There was no explanation, except for a piece of paper which read "Tillman's Legacy" taped to a sign in front of Tillman Hall. Officers believe the stockings and sign were placed in front of Tillman Hall Saturday night or early in the morning.

The display was taken down and placed into evidence. The officers looked at security footage, but were not able to find anyone involved in the vandalism.

Many students tweeted photos to the University wanting answers.

The University's President made the following statements: 

"The Winthrop University Police investigation of a display near Tillman Hall on Sunday has yielded a claim of responsibility by a group who asserts its action is a protest over the Tillman name on the main administration building.  The imagery used has been deeply hurtful and threatening to many on campus.  This incident will be fully investigated, and those responsible will be held accountable.

"Winthrop Campus Police are currently investigating a display found this Sunday by Tillman Hall.

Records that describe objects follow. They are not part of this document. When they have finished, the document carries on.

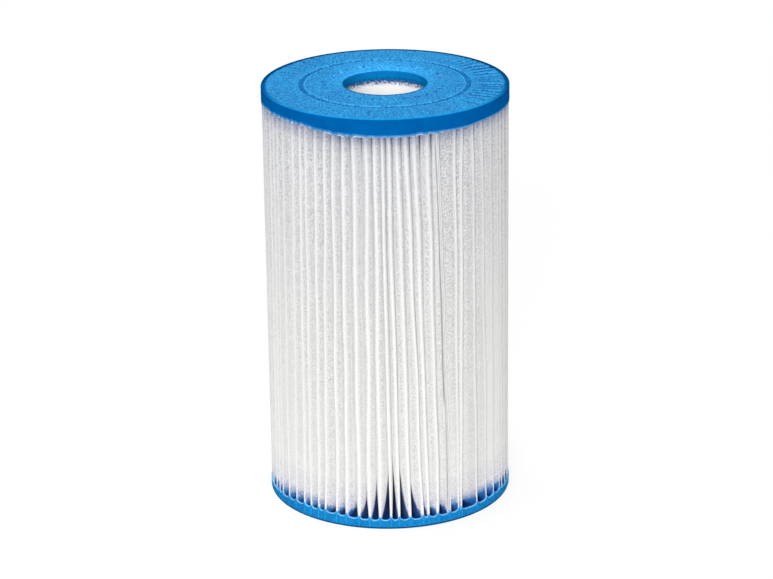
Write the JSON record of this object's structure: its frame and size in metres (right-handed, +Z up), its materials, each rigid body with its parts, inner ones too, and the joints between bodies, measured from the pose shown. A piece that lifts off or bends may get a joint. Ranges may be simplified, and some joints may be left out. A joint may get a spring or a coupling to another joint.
{
  "type": "pleated filter cartridge",
  "caption": "Cylindrical pleated filter cartridge with moulded end caps and an open core, for a pool or spa pump.",
  "frame": {"origin": "centre of the bottom end cap's face, on the cartridge's axis", "axes": "+Z up along the axis from the bottom cap to the top cap; -Y is the front, with the sheet's seam a little to its +X side"},
  "size_m": [0.146, 0.146, 0.254],
  "materials": {
    "end_cap": "satin",
    "media": "matte",
    "core": "matte",
    "adhesive": "satin"
  },
  "bodies": {
    "root": {"top_end_cap": "end_cap", "bottom_end_cap": "end_cap", "pleated_media": "media", "core_cage": "core", "seam_bead": "adhesive"}
  },
  "joints": []
}
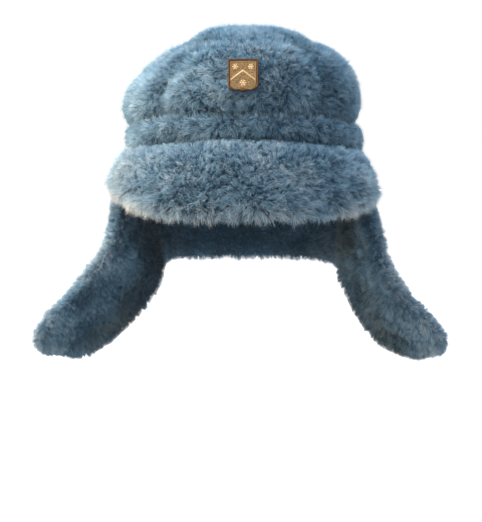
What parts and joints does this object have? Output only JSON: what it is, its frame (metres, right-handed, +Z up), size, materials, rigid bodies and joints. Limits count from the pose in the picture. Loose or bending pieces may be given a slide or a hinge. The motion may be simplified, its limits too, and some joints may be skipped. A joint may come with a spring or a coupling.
{
  "type": "military winter hat",
  "caption": "Padded pile-cloth winter hat with a tall crown, turned-down visor, splayed ear flaps, neck curtain and a small shield badge; worn on a head.",
  "frame": {"origin": "middle of the rim, where the hat sits on a head", "axes": "+Z up; the wearer looks along -Y, and the wearer's left is +X"},
  "size_m": [0.4226, 0.3252, 0.3409],
  "materials": {
    "pile_cloth": "dense blue-grey wool pile, paler at its edges",
    "gilt_bronze": "die-struck relief, worn bright on top and dark in the recesses"
  },
  "bodies": {
    "root": {"crown_top": "pile_cloth", "crown_front": "pile_cloth", "crown_side_left": "pile_cloth", "crown_side_right": "pile_cloth", "crown_back": "pile_cloth", "crown_band": "pile_cloth", "rim_wall": "pile_cloth", "visor": "pile_cloth", "ear_flap_left": "pile_cloth", "ear_flap_right": "pile_cloth", "neck_flap": "pile_cloth", "badge": "gilt_bronze"}
  },
  "joints": []
}
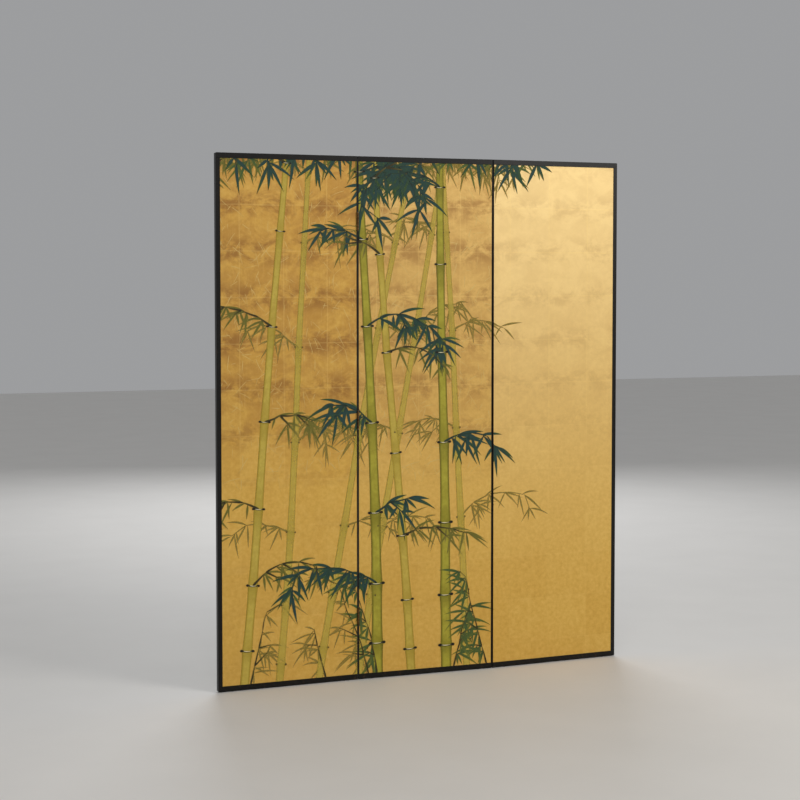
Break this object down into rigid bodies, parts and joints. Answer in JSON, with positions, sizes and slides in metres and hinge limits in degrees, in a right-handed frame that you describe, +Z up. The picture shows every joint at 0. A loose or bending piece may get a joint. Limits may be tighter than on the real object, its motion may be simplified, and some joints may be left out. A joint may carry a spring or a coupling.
{
  "type": "folding screen",
  "caption": "Free-standing folding screen of tall gilded leaves in a thin black lacquer frame, joined edge to edge by butt hinges that fold it into a flat stack.",
  "frame": {"origin": "on the floor, in the middle of the footprint of the open screen", "axes": "+X along the screen, to the right of someone facing the gilded side; -Y towards that person; +Z up"},
  "size_m": [1.501, 0.0635, 1.8],
  "materials": {
    "black_lacquer": "satin black lacquer on wood",
    "gold_leaf": "gold leaf laid in squares on a gesso board, lightly burnished",
    "back_covering": "thin board covered in black-brown paper",
    "core_softwood": "planed softwood",
    "dowel_beech": "fluted beech dowel",
    "glide_nylon": "dark nylon",
    "hinge_bronze": "dark bronzed brass",
    "hinge_pin_steel": "darkened steel",
    "screw_bronze": "dark bronzed brass"
  },
  "bodies": {
    "leaf_middle": {"left_fold_centre_screws": "screw_bronze", "left_fold_lower_centre_plate": "hinge_bronze", "left_fold_lower_pin": "hinge_pin_steel", "left_fold_upper_centre_plate": "hinge_bronze", "left_fold_upper_pin": "hinge_pin_steel", "left_fold_waist_centre_plate": "hinge_bronze", "left_fold_waist_pin": "hinge_pin_steel", "middle_back_panel": "back_covering", "middle_bottom_rail": "black_lacquer", "middle_core_left_stile": "core_softwood", "middle_core_rails": "core_softwood", "middle_core_right_stile": "core_softwood", "middle_dowels": "dowel_beech", "middle_gilded_panel": "gold_leaf", "middle_glides": "glide_nylon", "middle_left_fold_edge": "black_lacquer", "middle_right_fold_edge": "black_lacquer", "middle_top_rail": "black_lacquer", "right_fold_centre_screws": "screw_bronze", "right_fold_lower_centre_plate": "hinge_bronze", "right_fold_lower_pin": "hinge_pin_steel", "right_fold_upper_centre_plate": "hinge_bronze", "right_fold_upper_pin": "hinge_pin_steel", "right_fold_waist_centre_plate": "hinge_bronze", "right_fold_waist_pin": "hinge_pin_steel"},
    "leaf_left": {"left_back_panel": "back_covering", "left_bottom_rail": "black_lacquer", "left_core_left_stile": "core_softwood", "left_core_rails": "core_softwood", "left_core_right_stile": "core_softwood", "left_dowels": "dowel_beech", "left_fold_lower_wing_plate": "hinge_bronze", "left_fold_upper_wing_plate": "hinge_bronze", "left_fold_waist_wing_plate": "hinge_bronze", "left_fold_wing_screws": "screw_bronze", "left_gilded_panel": "gold_leaf", "left_glides": "glide_nylon", "left_outer_stile": "black_lacquer", "left_right_fold_edge": "black_lacquer", "left_top_rail": "black_lacquer"},
    "leaf_right": {"right_back_panel": "back_covering", "right_bottom_rail": "black_lacquer", "right_core_left_stile": "core_softwood", "right_core_rails": "core_softwood", "right_core_right_stile": "core_softwood", "right_dowels": "dowel_beech", "right_fold_lower_wing_plate": "hinge_bronze", "right_fold_upper_wing_plate": "hinge_bronze", "right_fold_waist_wing_plate": "hinge_bronze", "right_fold_wing_screws": "screw_bronze", "right_gilded_panel": "gold_leaf", "right_glides": "glide_nylon", "right_left_fold_edge": "black_lacquer", "right_outer_stile": "black_lacquer", "right_top_rail": "black_lacquer"}
  },
  "joints": [
    {"name": "left_fold", "type": "hinge", "parent": "leaf_middle", "child": "leaf_left", "pos_m": [-0.25051, -0.01898, 0], "axis": [0, 0, 1], "range_deg": [-1.9, 178.1]},
    {"name": "right_fold", "type": "hinge", "parent": "leaf_middle", "child": "leaf_right", "pos_m": [0.25049, 0.00852, 0], "axis": [0, 0, 1], "range_deg": [-3.1, 176.9]}
  ]
}
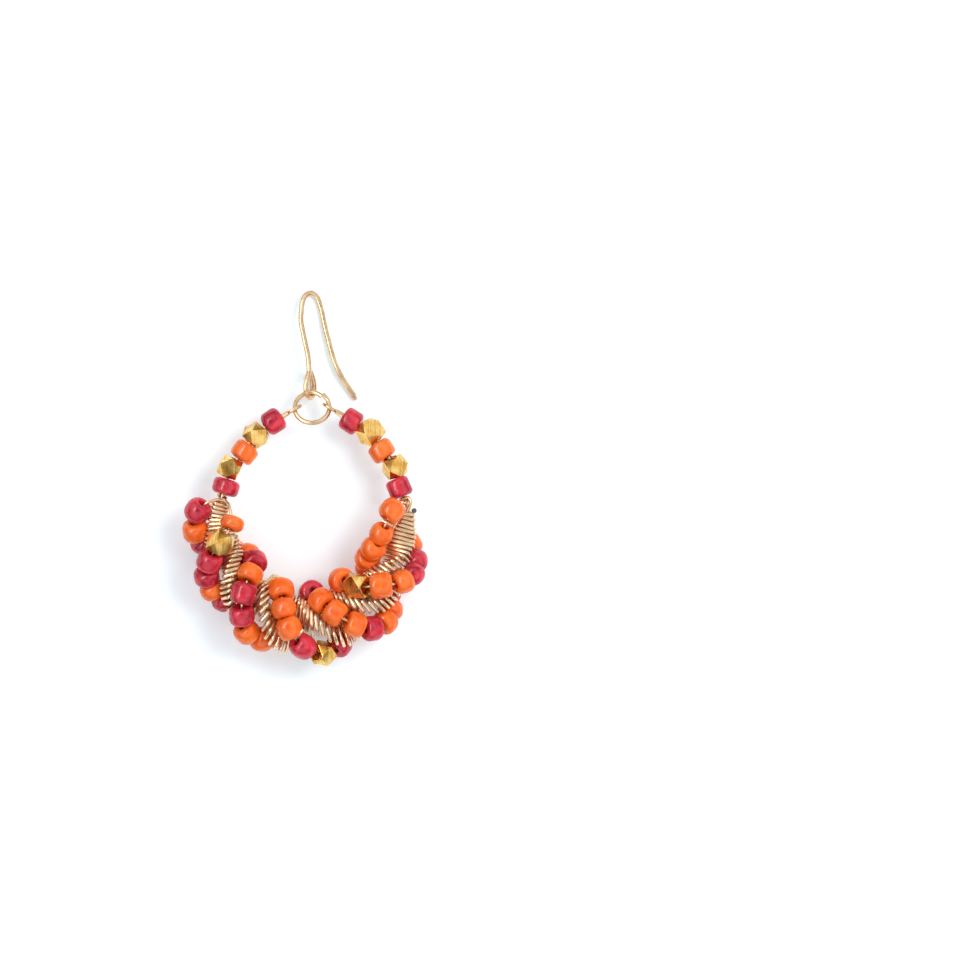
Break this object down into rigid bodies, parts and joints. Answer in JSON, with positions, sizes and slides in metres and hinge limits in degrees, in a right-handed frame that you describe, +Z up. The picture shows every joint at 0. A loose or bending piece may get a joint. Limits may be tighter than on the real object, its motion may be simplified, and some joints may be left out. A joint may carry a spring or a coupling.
{
  "type": "beaded hoop earring",
  "caption": "Beaded hoop earring with an ear hook, a jump ring and a wire hoop, wound with a flat wire coil and two strings of seed beads and gold nuggets.",
  "frame": {"origin": "middle of the earring's outline as it lies, on the surface that it lies on", "axes": "+Z up from that surface, +Y along the earring from the hoop to the ear hook, +X to the right seen from above"},
  "size_m": [0.0398, 0.0602, 0.0114],
  "materials": {
    "gold_wire": "pale gold plating, bright",
    "cast_gold": "matte gold, filed faces",
    "orange_glass": "opaque pressed glass, glossy",
    "burgundy_glass": "opaque pressed glass, glossy, slightly lustrous"
  },
  "bodies": {
    "root": {"ear_hook": "gold_wire", "jump_ring": "gold_wire", "hoop_wire": "gold_wire", "bead_left_1": "burgundy_glass", "bead_left_2": "cast_gold", "bead_left_3": "orange_glass", "bead_left_4": "cast_gold", "bead_left_5": "burgundy_glass", "bead_right_1": "burgundy_glass", "bead_right_2": "cast_gold", "bead_right_3": "orange_glass", "bead_right_4": "cast_gold", "bead_right_5": "burgundy_glass", "wire_coil": "gold_wire", "string_one_orange": "orange_glass", "string_one_burgundy": "burgundy_glass", "string_two_orange": "orange_glass", "string_two_burgundy": "burgundy_glass", "nugget_one": "cast_gold", "nugget_two": "cast_gold", "nugget_three": "cast_gold", "nugget_four": "cast_gold", "thread_one": "gold_wire", "thread_two": "gold_wire"}
  },
  "joints": []
}
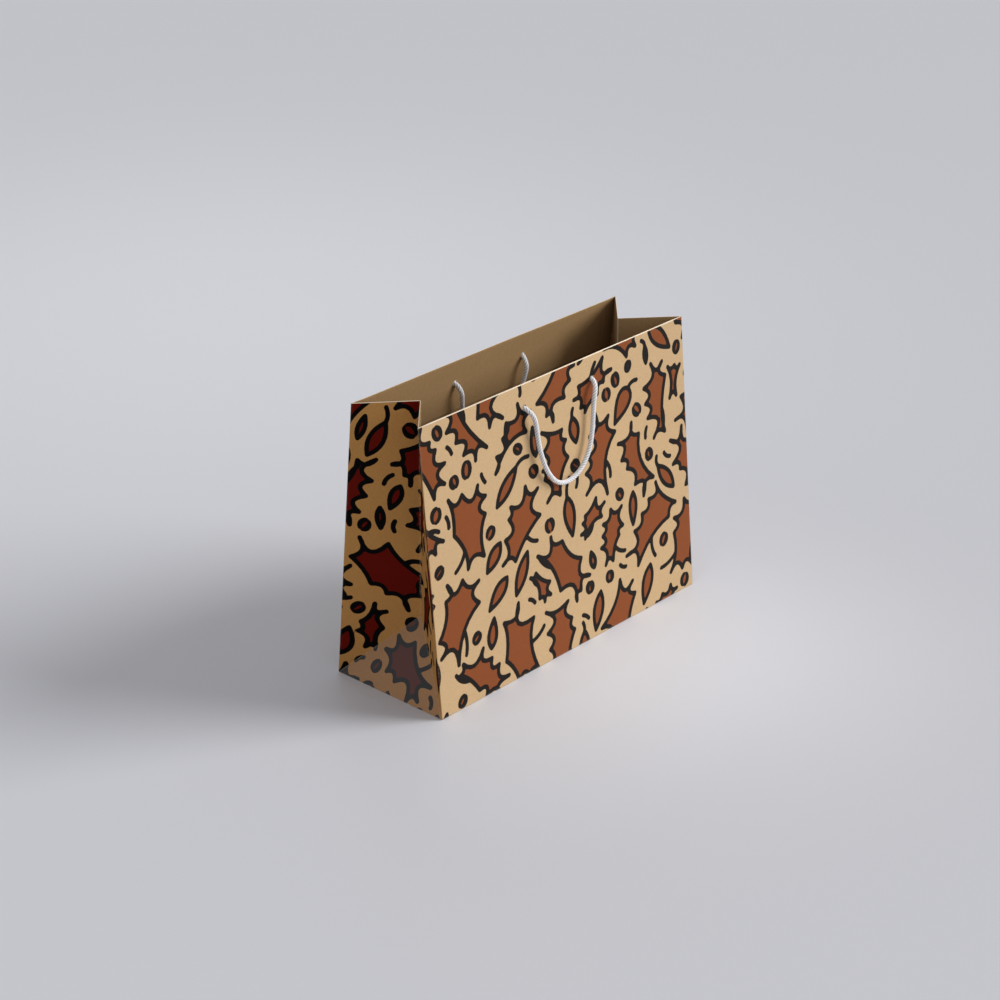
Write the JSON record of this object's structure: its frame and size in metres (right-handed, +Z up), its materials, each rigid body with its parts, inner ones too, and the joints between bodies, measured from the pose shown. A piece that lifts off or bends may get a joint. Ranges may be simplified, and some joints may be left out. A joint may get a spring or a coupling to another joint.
{
  "type": "gift bag",
  "caption": "Landscape paper gift bag with folded side gussets, turned-over mouth, base board and two knotted rope handles, printed with a leaf pattern.",
  "frame": {"origin": "middle of the base, on the surface it stands on", "axes": "+Z up; front wall faces -Y; +X to the right of a person looking at the front"},
  "size_m": [0.32, 0.117, 0.245],
  "materials": {
    "printed_paper": "gloss laminate over an all-over leaf print in tan, rust and near black",
    "kraft_lining": "matte uncoated kraft",
    "grey_board": "matte grey board",
    "white_rope": "soft twisted white cord"
  },
  "bodies": {
    "base": {"bottom_flap_front": "printed_paper", "bottom_flap_back": "printed_paper", "bottom_flap_left": "printed_paper", "bottom_flap_right": "printed_paper", "base_board": "grey_board"},
    "front_wall": {"front_panel": "printed_paper", "front_top_hem": "kraft_lining", "front_top_card": "grey_board", "front_left_knot": "white_rope", "front_right_knot": "white_rope"},
    "back_wall": {"back_panel": "printed_paper", "back_top_hem": "kraft_lining", "back_top_card": "grey_board", "side_seam_flap": "kraft_lining", "back_left_knot": "white_rope", "back_right_knot": "white_rope"},
    "left_front_gusset": {"left_gusset_front_half": "printed_paper", "left_hem_front_half": "kraft_lining"},
    "left_back_gusset": {"left_gusset_back_half": "printed_paper", "left_hem_back_half": "kraft_lining"},
    "right_front_gusset": {"right_gusset_front_half": "printed_paper", "right_hem_front_half": "kraft_lining"},
    "right_back_gusset": {"right_gusset_back_half": "printed_paper", "right_hem_back_half": "kraft_lining"},
    "left_base_fold": {"left_base_fold": "printed_paper"},
    "right_base_fold": {"right_base_fold": "printed_paper"},
    "front_handle": {"front_handle_rope": "white_rope"},
    "back_handle": {"back_handle_rope": "white_rope"}
  },
  "joints": [
    {"name": "front_wall_lean", "type": "hinge", "parent": "base", "child": "front_wall", "pos_m": [0, -0.0585, 0], "axis": [-1, 0, 0], "range_deg": [0, 5], "stiffness_Nm_per_rad": 0.3, "springref_deg": -1.09},
    {"name": "back_wall_lean", "type": "hinge", "parent": "base", "child": "back_wall", "pos_m": [0, 0.0585, 0], "axis": [1, 0, 0], "range_deg": [0, 5], "stiffness_Nm_per_rad": 0.3, "springref_deg": -1.09},
    {"name": "left_front_gusset_fold", "type": "hinge", "parent": "front_wall", "child": "left_front_gusset", "pos_m": [-0.16, -0.0585, 0], "axis": [0, -0.0915, -0.9958], "range_deg": [0, 34]},
    {"name": "left_back_gusset_fold", "type": "hinge", "parent": "back_wall", "child": "left_back_gusset", "pos_m": [-0.16, 0.0585, 0], "axis": [0, -0.0915, 0.9958], "range_deg": [0, 34]},
    {"name": "right_front_gusset_fold", "type": "hinge", "parent": "front_wall", "child": "right_front_gusset", "pos_m": [0.16, -0.0585, 0], "axis": [0, 0.0915, 0.9958], "range_deg": [0, 34]},
    {"name": "right_back_gusset_fold", "type": "hinge", "parent": "back_wall", "child": "right_back_gusset", "pos_m": [0.16, 0.0585, 0], "axis": [0, 0.0915, -0.9958], "range_deg": [0, 34]},
    {"name": "left_base_fold_tilt", "type": "hinge", "parent": "base", "child": "left_base_fold", "pos_m": [-0.16, 0, 0], "axis": [0, 1, 0], "range_deg": [0, 6.5]},
    {"name": "right_base_fold_tilt", "type": "hinge", "parent": "base", "child": "right_base_fold", "pos_m": [0.16, 0, 0], "axis": [0, -1, 0], "range_deg": [0, 6.5]},
    {"name": "front_handle_swing", "type": "hinge", "parent": "front_wall", "child": "front_handle", "pos_m": [0, -0.04288, 0.22474], "axis": [-1, 0, 0], "range_deg": [0, 175], "deforming": ["front_handle_rope"]},
    {"name": "back_handle_swing", "type": "hinge", "parent": "back_wall", "child": "back_handle", "pos_m": [0, 0.03184, 0.22373], "axis": [-1, 0, 0], "range_deg": [0, 175], "deforming": ["back_handle_rope"]}
  ],
  "couplings": [
    {"joint": "back_wall_lean", "follows": "front_wall_lean", "ratio": 1},
    {"joint": "left_front_gusset_fold", "follows": "front_wall_lean", "ratio": 6.72},
    {"joint": "left_back_gusset_fold", "follows": "front_wall_lean", "ratio": 6.72},
    {"joint": "right_front_gusset_fold", "follows": "front_wall_lean", "ratio": 6.72},
    {"joint": "right_back_gusset_fold", "follows": "front_wall_lean", "ratio": 6.72},
    {"joint": "left_base_fold_tilt", "follows": "front_wall_lean", "ratio": 1.23},
    {"joint": "right_base_fold_tilt", "follows": "front_wall_lean", "ratio": 1.23}
  ]
}
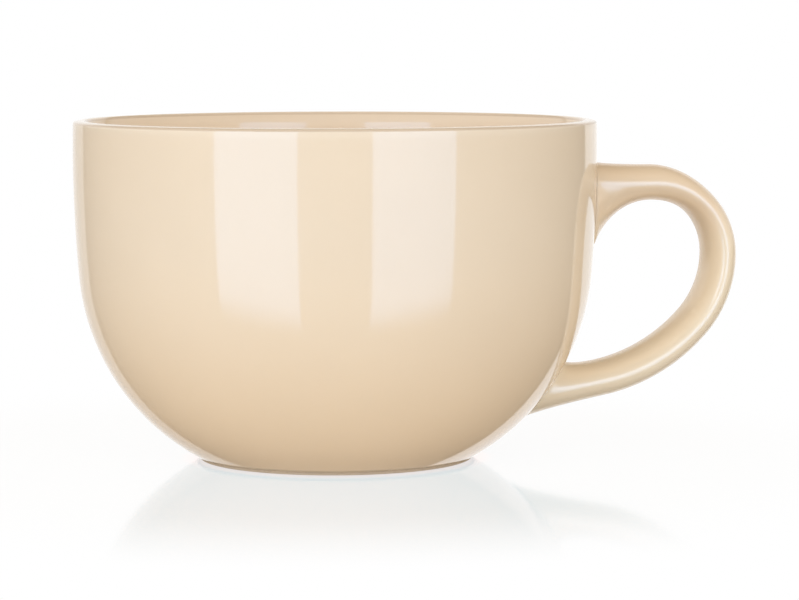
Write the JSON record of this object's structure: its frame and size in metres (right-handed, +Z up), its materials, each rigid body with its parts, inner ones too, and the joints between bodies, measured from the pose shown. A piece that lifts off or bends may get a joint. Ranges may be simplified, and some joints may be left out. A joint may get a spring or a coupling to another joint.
{
  "type": "soup mug",
  "caption": "Wide round-bellied glazed ceramic soup mug with a loop handle and a bare foot ring.",
  "frame": {"origin": "on the axis of the bowl, at the flat face of the foot ring that the mug stands on", "axes": "+Z up along the axis of the bowl, +X out to the handle, +Y completes a right-handed frame"},
  "size_m": [0.1683, 0.1306, 0.0848],
  "materials": {
    "clay": "fired clay, bare and matt",
    "slip": "fired slip, matt",
    "glaze": "glossy cream glaze"
  },
  "bodies": {
    "root": {"bowl": "clay", "handle": "clay", "upper_slip_joint": "slip", "lower_slip_joint": "slip", "inner_glaze": "glaze", "outer_glaze": "glaze", "handle_glaze": "glaze", "base_glaze": "glaze"}
  },
  "joints": []
}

The display, consisting of a sign with the words "Tillman's Legacy" and a number of abstract black spray-painted figures hanging from branches of a nearby tree, was immediately removed when reported to police.

While we do not know the intent of this display, these images are clearly hurtful and threatening and are contrary to the values of Winthrop University. Actions such as these are not, and will not be, acceptable on this campus. This incident will be fully investigated, and those responsible will be held accountable to the campus judicial system and South Carolina state law.

If you have any information regarding this incident, please contact Winthrop University Campus Police."

On Monday their questions were answered when an unofficial student group called "The Association of Artists for Change" came forward with a statement on Twitter.

"Many of the artists feel that their status as LGBTQ, undocumented, etc...is going to cause them to no longer be able to live happy, healthy, safe lives," said Samantha Valdez, a spokesperson for the association. "They wanted to remember the 18 men who were lynched and they wanted to address that we go to a school that is considered diverse, but they're honoring a man who did this."

According to Valdez, the artists responsible want the university to stand up against Benjamin Tillman's legacy, who some say was a racist and the namesake for Tillman Hall. They're asking for the name of the hall to be changed or a plaque to be created denouncing him.

Tillman was a politician of the Democratic Party and served as both Governor of South Carolina and as a United State Senator. He was also known as a white supremacist who often spoke out against blacks, according to historians.

"If everyone knew what he had done," said faculty member David Batchelor. "Let's say we named a building after Hitler. I don't think I would want a building named after him knowing all he had done."

"I think if you're going to protest something, I think you should start a petition to get the name changed," said Allie Price, a Winthrop University student. "You shouldn't violate something that's not yours."

The association is not sharing the names of the people who put up the display, but campus police say those involved will be held accountable.